Countries from China to India to Indonesia are slashing taxes for businesses to spur growth amid a gloomy outlook for global economic expansion.
Business
Standard : How do you spur demand in an economy? By raising
direct taxes and distributing the money among the poor, says this
year’s winner of the Nobel prize for economics.
Reducing
taxes to boost investments is a myth spread by businesses, says
Abhijit Banerjee, who won the prize along with Esther Duflo of the
Massachusetts Institute of Technology and Michael Kremer of Harvard
University for their approach to alleviating global poverty. “You
are giving incentives to the rich who are already sitting on tons of
cash.”
Countries
from China to India to Indonesia are slashing taxes for businesses to
spur growth amid a gloomy outlook for global economic expansion.
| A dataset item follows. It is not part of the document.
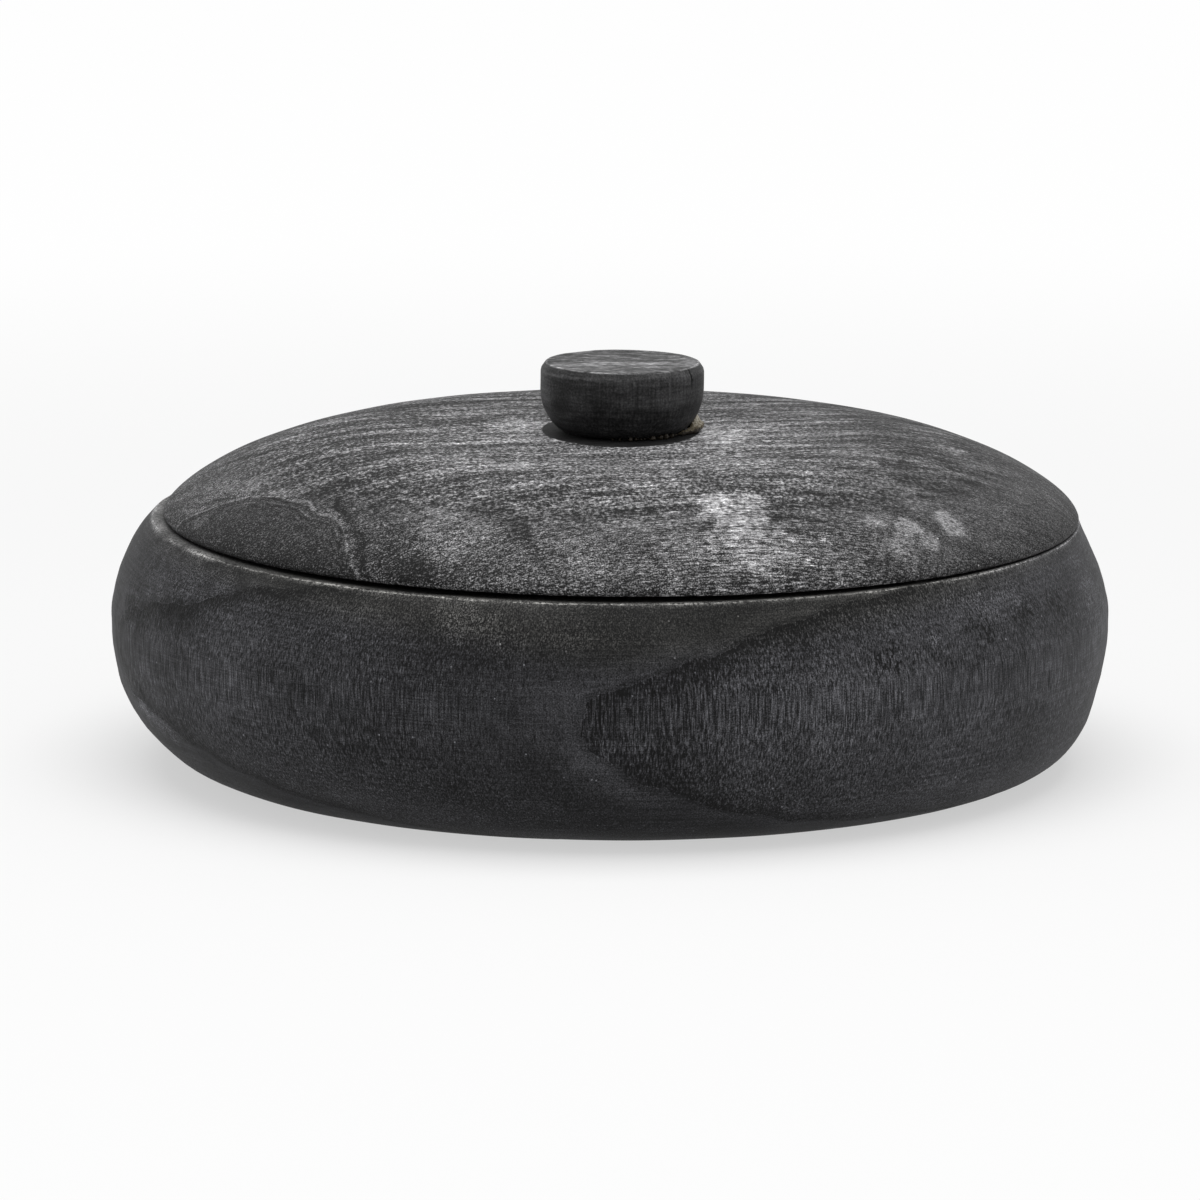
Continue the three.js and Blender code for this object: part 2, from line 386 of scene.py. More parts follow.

The
International Monetary Fund this month made a fifth-straight cut to
its 2019 global growth forecast, pegging it at 3 per cent.
“You
don’t boost growth by cutting taxes, you do that by giving money to
people,” Banerjee said in an interview Monday, suggesting that cash
in the hands of the poor will drive consumption. “Investment will
respond to demand.”
China
earlier this year rolled out tax cuts worth $280 billion on personal
income and corporate profits, while India surprised with a $20
billion stimulus, taking its corporate tax rate to among the lowest
in Asia. Indonesia also plans to lower tax on companies to 20 per
cent from 25 per cent.
MIT
Professor Abhijit
Banerjee spoke in New Delhi where he was promoting his book ‘Good
Economics for Hard Times.’
Last
year, US President Donald Trump unveiled a $1.5 trillion tax package,
and has promised “very substantial” tax cuts in 2020 for
“middle-income” Americans.
It’s
the widening inequality in developed countries such as the US that
has angered people and pushing the world into a trade war, Banerjee
said. “It is unbelievable that in the name of growth you have
allowed inequality to explode to this point.”